[3D code data]

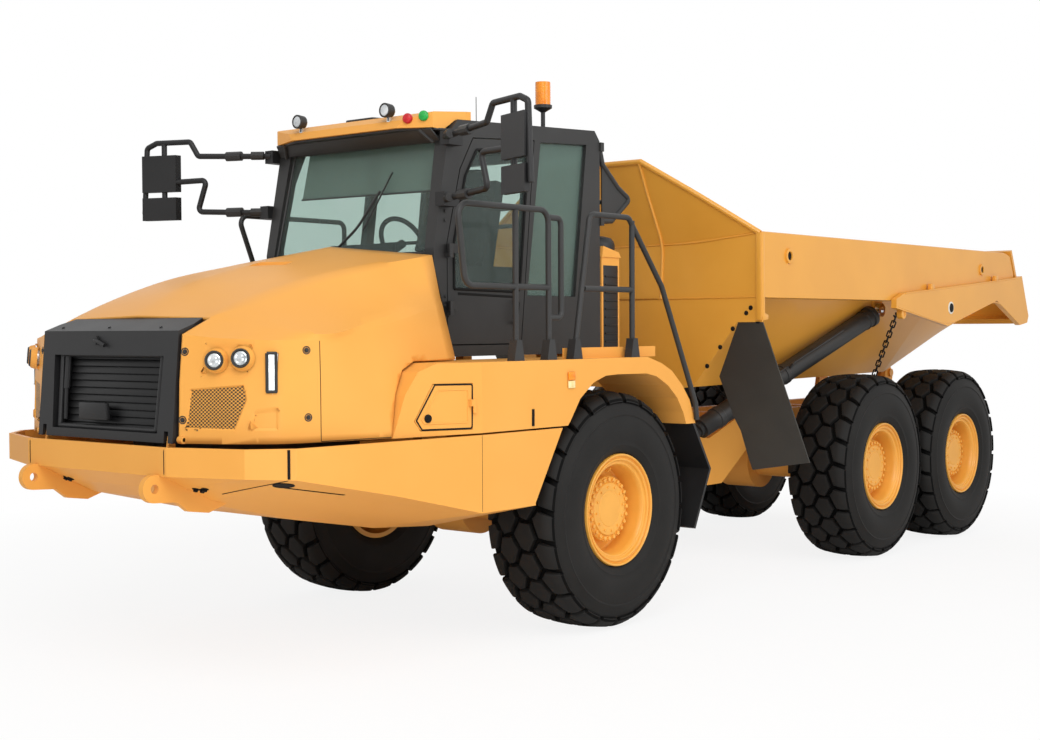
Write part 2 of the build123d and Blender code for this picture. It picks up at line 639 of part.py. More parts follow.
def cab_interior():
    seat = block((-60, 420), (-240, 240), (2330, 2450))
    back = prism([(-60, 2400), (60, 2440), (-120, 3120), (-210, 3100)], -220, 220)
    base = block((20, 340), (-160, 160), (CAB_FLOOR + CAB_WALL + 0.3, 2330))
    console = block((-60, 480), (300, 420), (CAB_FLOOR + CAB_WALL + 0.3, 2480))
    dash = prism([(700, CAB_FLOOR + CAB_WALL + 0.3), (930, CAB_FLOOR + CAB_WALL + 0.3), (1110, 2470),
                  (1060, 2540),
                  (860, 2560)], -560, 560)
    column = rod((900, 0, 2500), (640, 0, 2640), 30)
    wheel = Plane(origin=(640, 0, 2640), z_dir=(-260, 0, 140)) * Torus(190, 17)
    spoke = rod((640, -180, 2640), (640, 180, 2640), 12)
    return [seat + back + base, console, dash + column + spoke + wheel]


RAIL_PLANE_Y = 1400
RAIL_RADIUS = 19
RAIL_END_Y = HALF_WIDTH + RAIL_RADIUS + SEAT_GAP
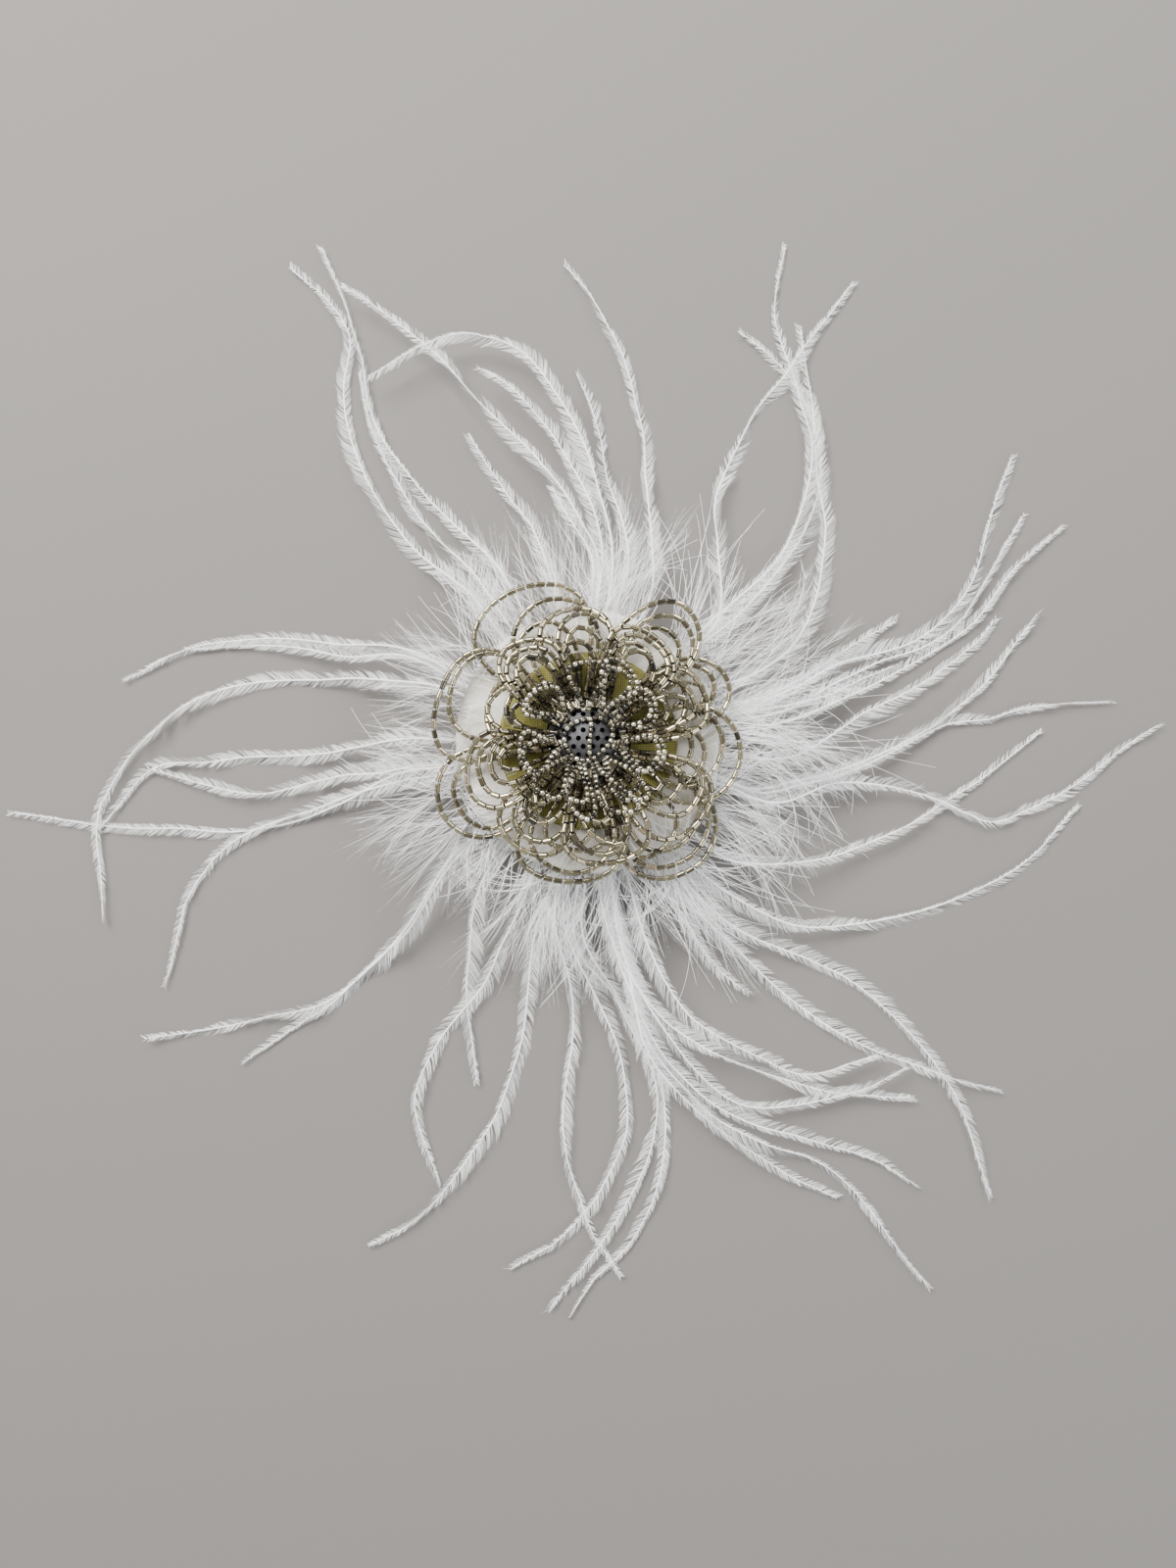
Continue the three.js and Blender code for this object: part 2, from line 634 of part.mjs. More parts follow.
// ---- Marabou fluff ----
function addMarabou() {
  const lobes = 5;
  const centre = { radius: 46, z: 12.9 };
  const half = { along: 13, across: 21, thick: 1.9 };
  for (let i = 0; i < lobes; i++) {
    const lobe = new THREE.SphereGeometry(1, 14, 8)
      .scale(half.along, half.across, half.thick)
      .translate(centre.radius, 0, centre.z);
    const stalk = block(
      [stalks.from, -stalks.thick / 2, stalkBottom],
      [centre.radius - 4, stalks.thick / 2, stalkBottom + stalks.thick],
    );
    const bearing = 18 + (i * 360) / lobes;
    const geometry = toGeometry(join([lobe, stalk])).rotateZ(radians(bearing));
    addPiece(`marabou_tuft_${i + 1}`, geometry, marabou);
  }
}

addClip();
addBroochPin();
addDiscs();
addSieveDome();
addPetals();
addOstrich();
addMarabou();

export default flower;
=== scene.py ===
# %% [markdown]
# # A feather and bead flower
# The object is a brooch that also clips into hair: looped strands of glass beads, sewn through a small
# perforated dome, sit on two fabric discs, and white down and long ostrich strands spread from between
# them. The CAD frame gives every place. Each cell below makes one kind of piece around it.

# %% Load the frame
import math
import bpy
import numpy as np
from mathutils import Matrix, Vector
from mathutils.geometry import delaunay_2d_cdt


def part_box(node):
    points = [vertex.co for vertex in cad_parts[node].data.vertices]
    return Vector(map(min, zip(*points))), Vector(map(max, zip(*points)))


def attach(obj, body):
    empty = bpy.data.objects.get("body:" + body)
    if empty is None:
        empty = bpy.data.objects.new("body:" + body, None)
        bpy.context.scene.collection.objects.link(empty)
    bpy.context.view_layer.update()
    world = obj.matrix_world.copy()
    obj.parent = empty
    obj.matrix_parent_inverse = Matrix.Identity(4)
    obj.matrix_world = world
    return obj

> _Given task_
Extract every line from the one containing "21, thick: 1.9" to the end of the entries, including both of those lines, exactly as given and with nothing added.

> _Correct response_
  const half = { along: 13, across: 21, thick: 1.9 };
  for (let i = 0; i < lobes; i++) {
    const lobe = new THREE.SphereGeometry(1, 14, 8)
      .scale(half.along, half.across, half.thick)
      .translate(centre.radius, 0, centre.z);
    const stalk = block(
      [stalks.from, -stalks.thick / 2, stalkBottom],
      [centre.radius - 4, stalks.thick / 2, stalkBottom + stalks.thick],
    );
    const bearing = 18 + (i * 360) / lobes;
    const geometry = toGeometry(join([lobe, stalk])).rotateZ(radians(bearing));
    addPiece(`marabou_tuft_${i + 1}`, geometry, marabou);
  }
}

addClip();
addBroochPin();
addDiscs();
addSieveDome();
addPetals();
addOstrich();
addMarabou();

export default flower;
=== scene.py ===
# %% [markdown]
# # A feather and bead flower
# The object is a brooch that also clips into hair: looped strands of glass beads, sewn through a small
# perforated dome, sit on two fabric discs, and white down and long ostrich strands spread from between
# them. The CAD frame gives every place. Each cell below makes one kind of piece around it.

# %% Load the frame
import math
import bpy
import numpy as np
from mathutils import Matrix, Vector
from mathutils.geometry import delaunay_2d_cdt


def part_box(node):
    points = [vertex.co for vertex in cad_parts[node].data.vertices]
    return Vector(map(min, zip(*points))), Vector(map(max, zip(*points)))


def attach(obj, body):
    empty = bpy.data.objects.get("body:" + body)
    if empty is None:
        empty = bpy.data.objects.new("body:" + body, None)
        bpy.context.scene.collection.objects.link(empty)
    bpy.context.view_layer.update()
    world = obj.matrix_world.copy()
    obj.parent = empty
    obj.matrix_parent_inverse = Matrix.Identity(4)
    obj.matrix_world = world
    return obj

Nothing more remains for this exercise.